Também a Amnistia Internacional, que tem apontado falhas na legislação portuguesa, entregou nesta terça-feira um parecer em que apoia o reconhecimento da falta de consentimento “como elemento do tipo legal dos ilícitos”. A organização recorda que o comité da CEDAW, a convenção da ONU para a eliminação da discriminação contra as mulheres, já tinha alertado o Governo para a necessidade de tornar claro o conceito de consentimento no crime de violação, de forma a abranger todas as formas de violência sexual.

Em 2015, na sua última avaliação a Portugal, o comité recomendava ainda a criação de mais estruturas de apoio a vítimas de violência sexual - Portugal tem actualmente três centros especializados, dois para mulheres e um para homens; na altura, não existia nenhum -, assim como a formação de profissionais na área da saúde, em particular no que toca à violação em contexto de relações de intimidade. 

A Convenção de Istambul

Especialistas dos centros de apoio especializado para vítimas de violência sexual têm apelado ao alargamento do prazo de denúncia do crime, que actualmente é de seis meses. “No nosso projecto não está contemplado, mas é um projecto que tem todas as condições para receber contributos em sede de especialidade.

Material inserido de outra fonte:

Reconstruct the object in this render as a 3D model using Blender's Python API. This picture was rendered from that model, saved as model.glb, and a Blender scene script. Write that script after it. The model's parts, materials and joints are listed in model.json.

Estamos abertos a mexer nele e continuar a trabalhar nele”, diz Sandra Cunha.

A alteração proposta pelo BE e o PAN para a alteração de crimes sexuais surge para aproximar a legislação portuguesa dos princípios da Convenção de Istambul — o tratado do Conselho da Europa sobre violência contra as mulheres e violência doméstica. 

Em 2015, na sequência da ratificação da convenção por Portugal, foi aprovada uma alteração ao Código Penal que abrangeu o crime de violação, com uma reformulação para abranger os casos em que não havia uso de força física, e alargando ainda a moldura penal para seis anos, de forma a permitir a aplicação de pena efectiva.

Em Outubro, o Governo prometeu que iria apresentar propostas para alterar os crimes sexuais no Código Penal, em resposta à avaliação em curso sobre a aplicação da Convenção de Istambul em Portugal. Três meses depois, contactado pelo PÚBLICO, o Ministério da Justiça continua sem novidades e volta a não dar prazos para apresentar as suas propostas.